In practice, many security teams encounter privilege retention only after a mover event or departure has already created an access gap, rather than through intentional lifecycle governance.
How It Works in Practice
Effective automation starts with a canonical identity source, usually HR or a workforce directory, and a clear state model: joiner, mover, leaver, plus temporary exceptions. The workflow should translate those states into deterministic actions in Google Workspace and any connected SaaS platforms. For joiners, issue birthright access only, such as the minimum group memberships needed for day-one productivity. For movers, remove old entitlements first, then add the new ones, so access does not accumulate through role changes. For leavers, trigger coordinated revocation across the account, OAuth app grants, shared mailbox delegation, device sessions, and file ownership transfer.

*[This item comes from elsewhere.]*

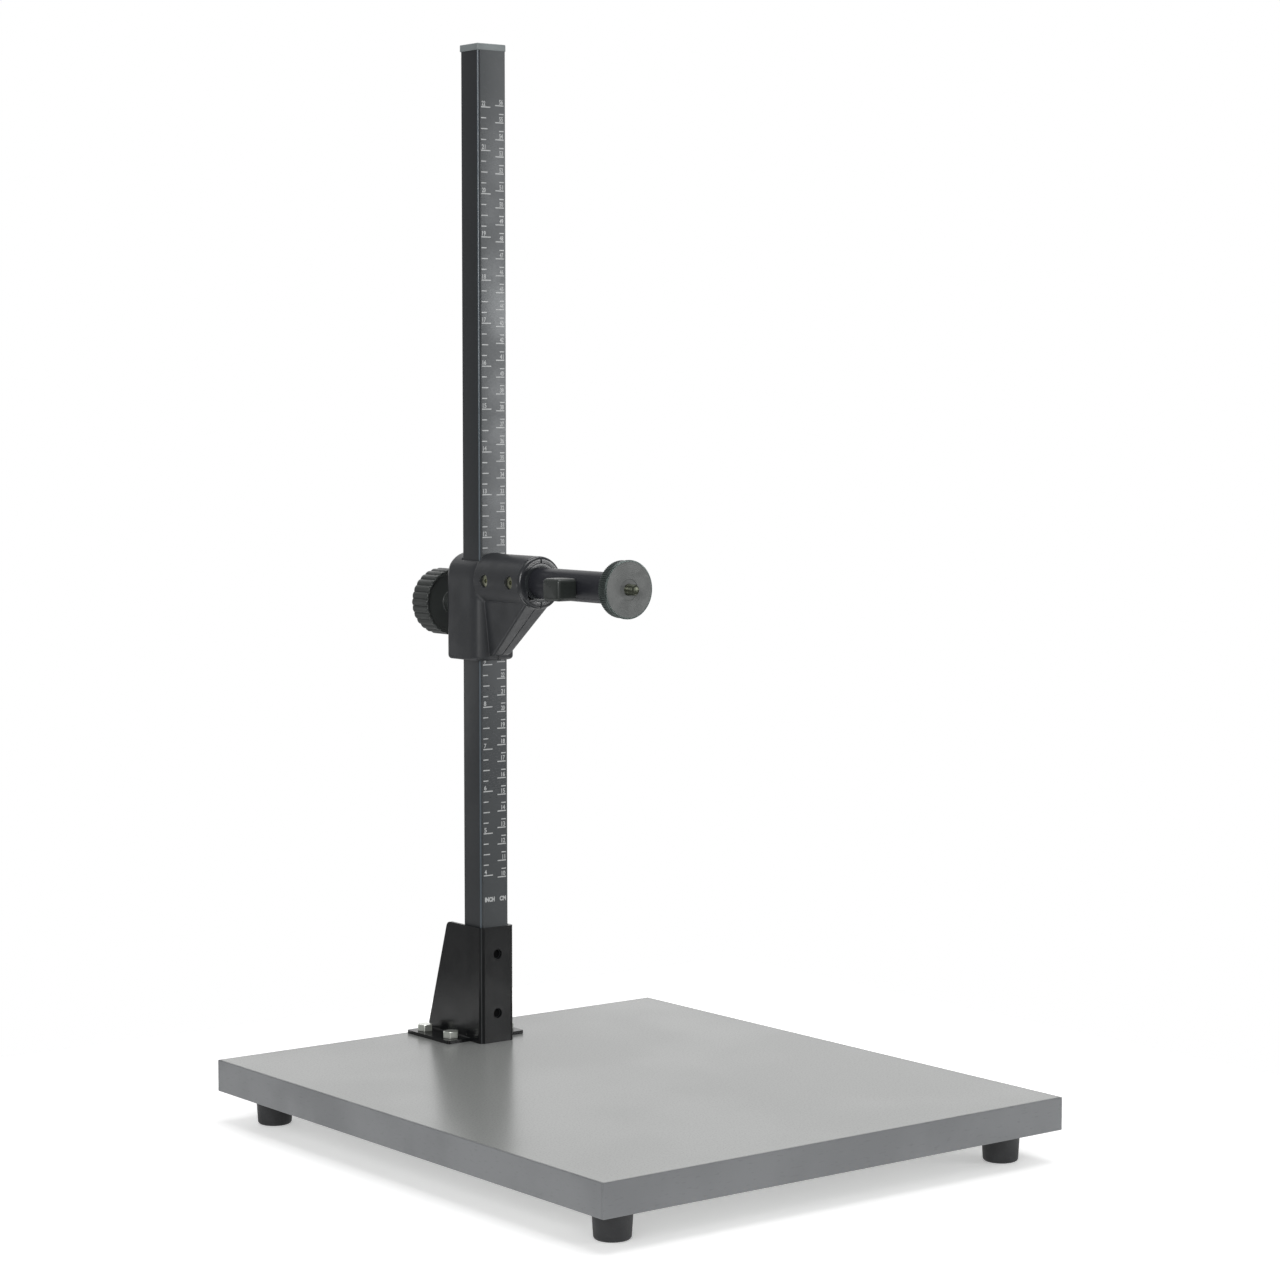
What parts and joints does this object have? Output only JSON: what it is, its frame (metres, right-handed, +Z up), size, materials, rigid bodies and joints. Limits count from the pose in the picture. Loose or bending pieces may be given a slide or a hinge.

The control plane should be policy-driven, not ticket-driven. Best practice is to encode eligibility rules, approval paths, and revocation timing in workflow logic so that changes are repeatable and auditable. That also means integrating with identity governance and admin APIs, rather than relying on a human to remember each step. Where Google Workspace is the authoritative collaboration layer, automation should also check for:
- group nesting that can reintroduce old privileges
- shared drive ownership and transfer rules
- app passwords, OAuth grants, and third-party integrations
- exception accounts for executives, contractors, and shared roles
For teams managing broader identity estates, the same lifecycle discipline appears in NHIMG’s Google Firebase misconfiguration breach research, which reinforces how exposed access paths persist when ownership and revocation are not explicit. NIST’s Cybersecurity Framework 2.0 supports mapping these actions to identity lifecycle, access control, and logging outcomes so that every transition is measurable. These controls tend to break down when employee state data is incomplete, because provisioning logic cannot safely decide what to remove or transfer.
Common Variations and Edge Cases
Tighter joiner-mover-leaver automation often increases operational overhead at first, requiring organisations to balance speed of access with change control and exception handling. That tradeoff is most visible in contractor onboarding, temporary assignments, and matrix-managed teams, where the same person may need access for multiple business reasons. Current guidance suggests treating these as time-bound exceptions with explicit expiry, not as permanent role expansion.
A few edge cases need special handling. Executive assistants and shared service roles often require delegated access that should not be modeled as standard group membership. Mergers, reorganisations, and bulk transfers can create large batches of mover events, so workflows need idempotency and rollback protection. Leaver workflows should also account for legal hold, mailbox retention, and data custody transfers, because immediate closure is not always appropriate. In those cases, revocation of active sessions and third-party grants should still happen quickly, while data retention follows policy.
This is also where guidance remains uneven across organisations. There is no universal standard for how aggressively to remove access before replacement access is confirmed, but current guidance strongly favours revoking old access first for sensitive roles. The Ultimate Guide to NHIs is relevant here because lifecycle discipline, rotation, and offboarding failures tend to cluster together, even when the asset is a human account rather than a service identity.
Standards & Framework Alignment
This section maps relevant standards and security frameworks to the operational risks and controls described in this guidance.
OWASP Non-Human Identity Top 10 address the attack and risk surface, while NIST CSF 2.0 and NIST SP 800-63 set the governance and control requirements practitioners need to meet.
| Framework | Control / Reference | Relevance |
|---|---|---|
| NIST CSF 2.0 | PR.AC-1 | Joiner-mover-leaver automation is an access provisioning and revocation control. |
| OWASP Non-Human Identity Top 10 | NHI-03 | Lifecycle workflow failures often lead to stale credentials and lingering access. |
| NIST SP 800-63 | Identity proofing and lifecycle assurance support trustworthy workforce access changes. |
Automate identity changes so access is granted, adjusted, and removed by policy on each lifecycle event.